INFORMATION PROVIDED
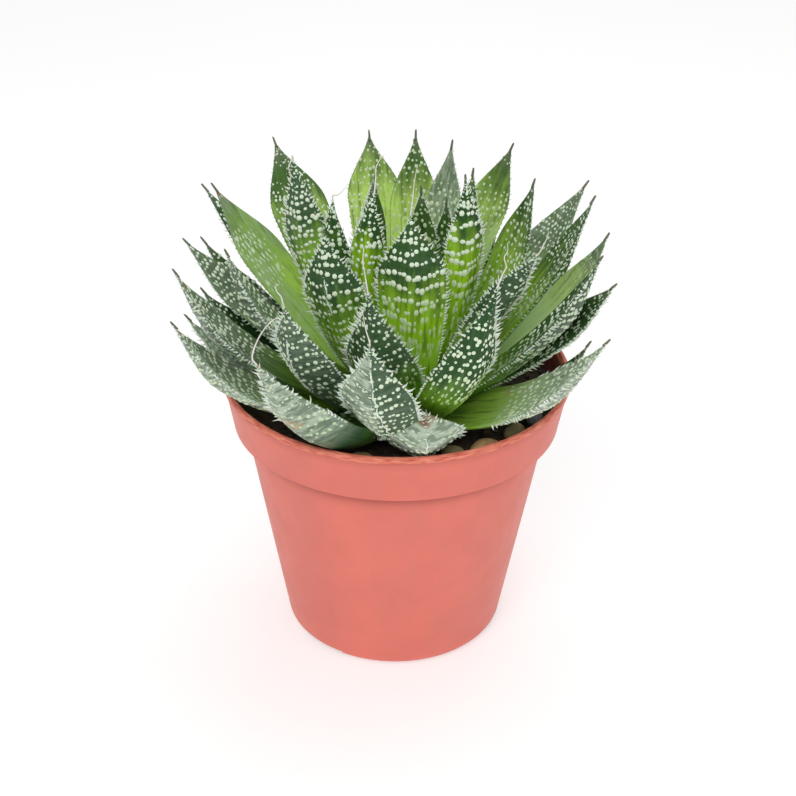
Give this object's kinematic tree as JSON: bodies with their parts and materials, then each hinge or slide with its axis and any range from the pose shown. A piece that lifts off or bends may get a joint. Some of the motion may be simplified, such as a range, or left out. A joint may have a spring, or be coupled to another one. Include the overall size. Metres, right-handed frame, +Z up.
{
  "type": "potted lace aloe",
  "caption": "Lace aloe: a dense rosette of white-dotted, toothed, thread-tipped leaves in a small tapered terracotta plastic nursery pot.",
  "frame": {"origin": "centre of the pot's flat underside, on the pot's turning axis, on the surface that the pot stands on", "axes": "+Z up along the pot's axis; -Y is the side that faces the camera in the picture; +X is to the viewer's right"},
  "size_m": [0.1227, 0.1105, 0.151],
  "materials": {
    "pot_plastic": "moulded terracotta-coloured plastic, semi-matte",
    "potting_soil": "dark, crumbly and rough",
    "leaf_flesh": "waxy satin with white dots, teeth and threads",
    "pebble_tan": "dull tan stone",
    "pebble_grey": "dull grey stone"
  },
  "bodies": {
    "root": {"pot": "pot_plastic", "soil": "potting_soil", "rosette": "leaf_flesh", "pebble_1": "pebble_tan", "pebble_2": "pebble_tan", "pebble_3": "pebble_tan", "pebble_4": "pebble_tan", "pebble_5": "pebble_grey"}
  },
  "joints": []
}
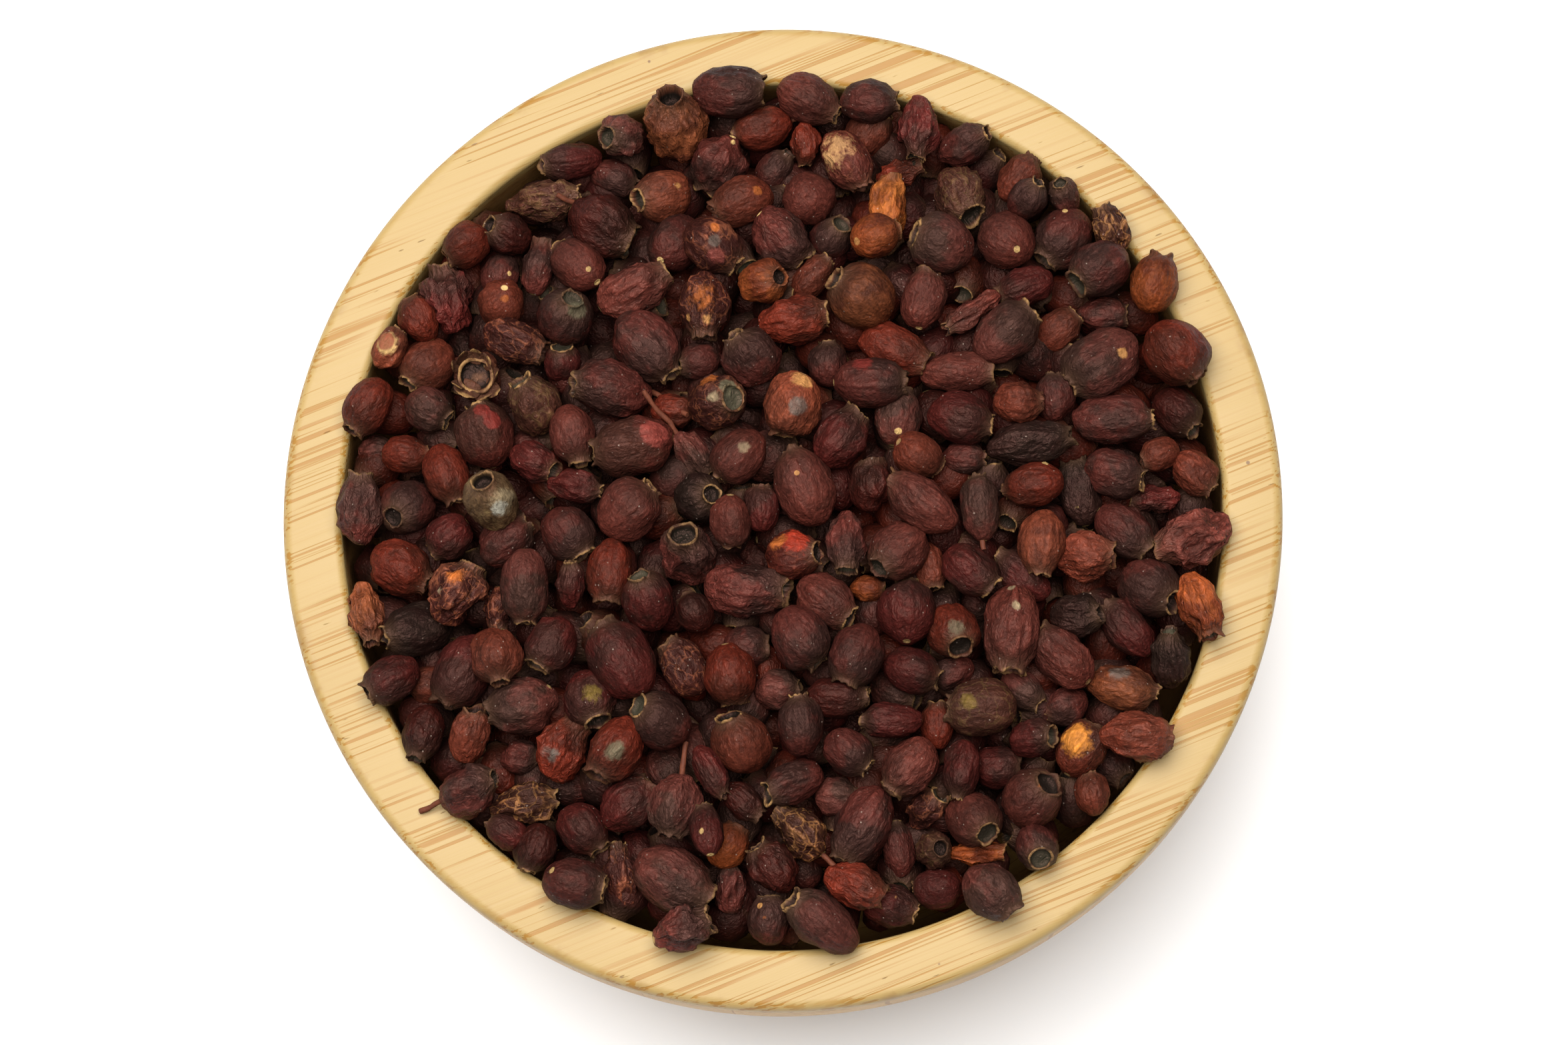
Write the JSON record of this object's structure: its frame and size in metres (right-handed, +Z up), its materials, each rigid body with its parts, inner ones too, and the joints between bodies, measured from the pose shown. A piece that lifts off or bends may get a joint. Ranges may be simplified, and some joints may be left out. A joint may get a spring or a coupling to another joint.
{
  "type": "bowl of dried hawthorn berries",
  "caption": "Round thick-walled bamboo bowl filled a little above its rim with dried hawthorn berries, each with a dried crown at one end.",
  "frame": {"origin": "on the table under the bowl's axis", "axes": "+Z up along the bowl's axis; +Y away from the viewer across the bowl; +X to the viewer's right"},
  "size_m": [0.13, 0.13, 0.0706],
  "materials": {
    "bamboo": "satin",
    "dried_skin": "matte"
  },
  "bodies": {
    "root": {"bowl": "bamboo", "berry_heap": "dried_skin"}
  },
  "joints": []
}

THE TASK
Could you quote the material above in full, exactly as it stands?

EXERCISE RESPONSE
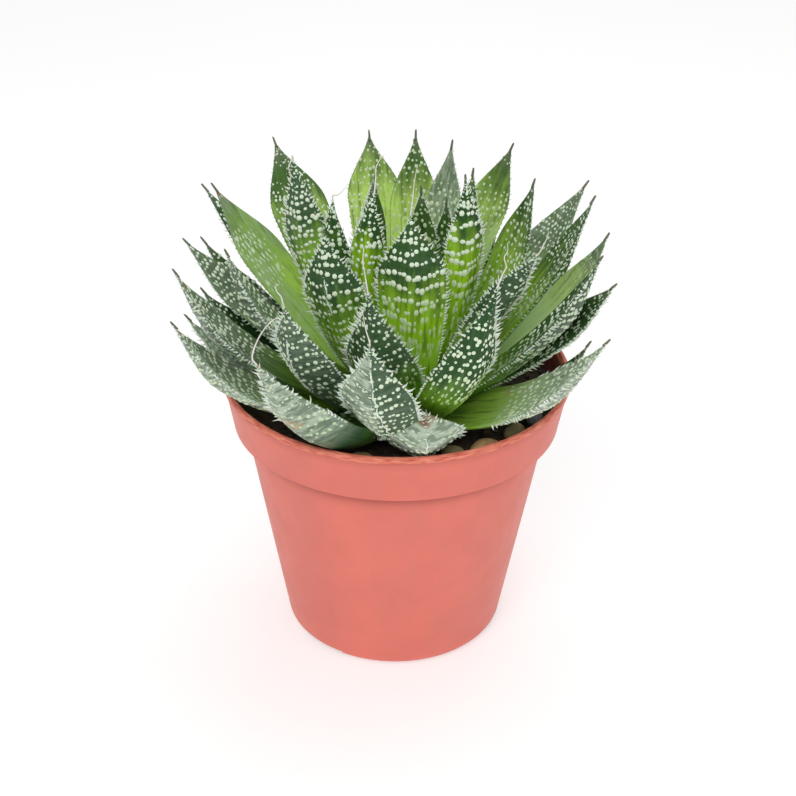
Give this object's kinematic tree as JSON: bodies with their parts and materials, then each hinge or slide with its axis and any range from the pose shown. A piece that lifts off or bends may get a joint. Some of the motion may be simplified, such as a range, or left out. A joint may have a spring, or be coupled to another one. Include the overall size. Metres, right-handed frame, +Z up.
{
  "type": "potted lace aloe",
  "caption": "Lace aloe: a dense rosette of white-dotted, toothed, thread-tipped leaves in a small tapered terracotta plastic nursery pot.",
  "frame": {"origin": "centre of the pot's flat underside, on the pot's turning axis, on the surface that the pot stands on", "axes": "+Z up along the pot's axis; -Y is the side that faces the camera in the picture; +X is to the viewer's right"},
  "size_m": [0.1227, 0.1105, 0.151],
  "materials": {
    "pot_plastic": "moulded terracotta-coloured plastic, semi-matte",
    "potting_soil": "dark, crumbly and rough",
    "leaf_flesh": "waxy satin with white dots, teeth and threads",
    "pebble_tan": "dull tan stone",
    "pebble_grey": "dull grey stone"
  },
  "bodies": {
    "root": {"pot": "pot_plastic", "soil": "potting_soil", "rosette": "leaf_flesh", "pebble_1": "pebble_tan", "pebble_2": "pebble_tan", "pebble_3": "pebble_tan", "pebble_4": "pebble_tan", "pebble_5": "pebble_grey"}
  },
  "joints": []
}
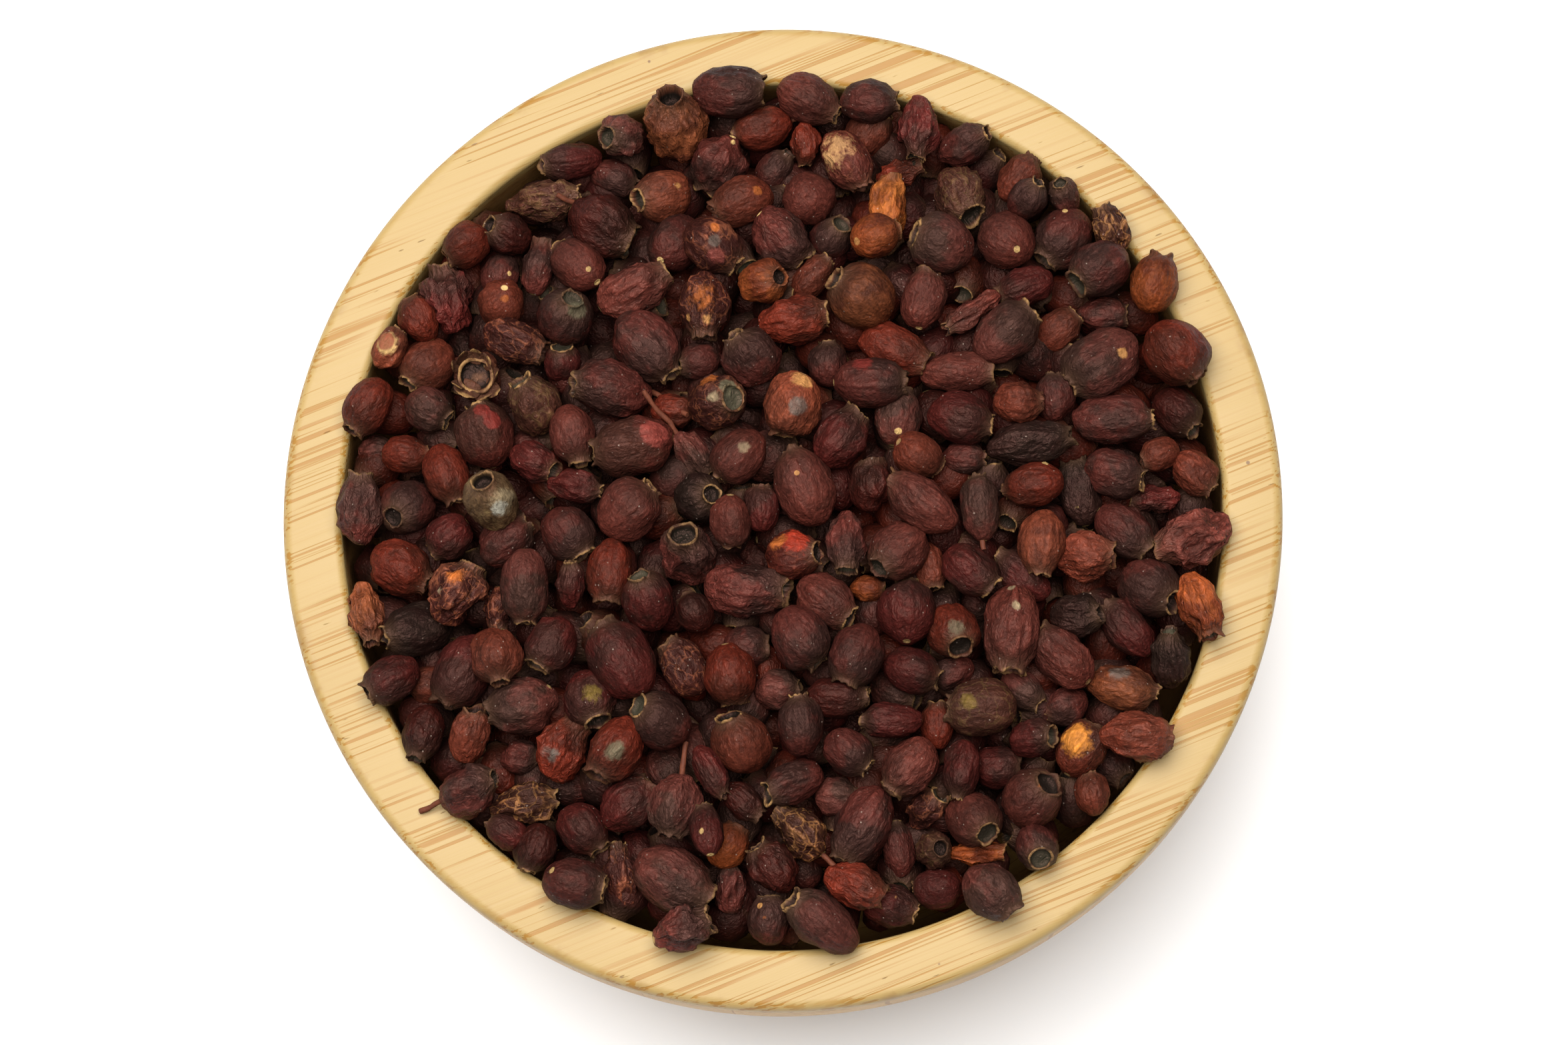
Write the JSON record of this object's structure: its frame and size in metres (right-handed, +Z up), its materials, each rigid body with its parts, inner ones too, and the joints between bodies, measured from the pose shown. A piece that lifts off or bends may get a joint. Ranges may be simplified, and some joints may be left out. A joint may get a spring or a coupling to another joint.
{
  "type": "bowl of dried hawthorn berries",
  "caption": "Round thick-walled bamboo bowl filled a little above its rim with dried hawthorn berries, each with a dried crown at one end.",
  "frame": {"origin": "on the table under the bowl's axis", "axes": "+Z up along the bowl's axis; +Y away from the viewer across the bowl; +X to the viewer's right"},
  "size_m": [0.13, 0.13, 0.0706],
  "materials": {
    "bamboo": "satin",
    "dried_skin": "matte"
  },
  "bodies": {
    "root": {"bowl": "bamboo", "berry_heap": "dried_skin"}
  },
  "joints": []
}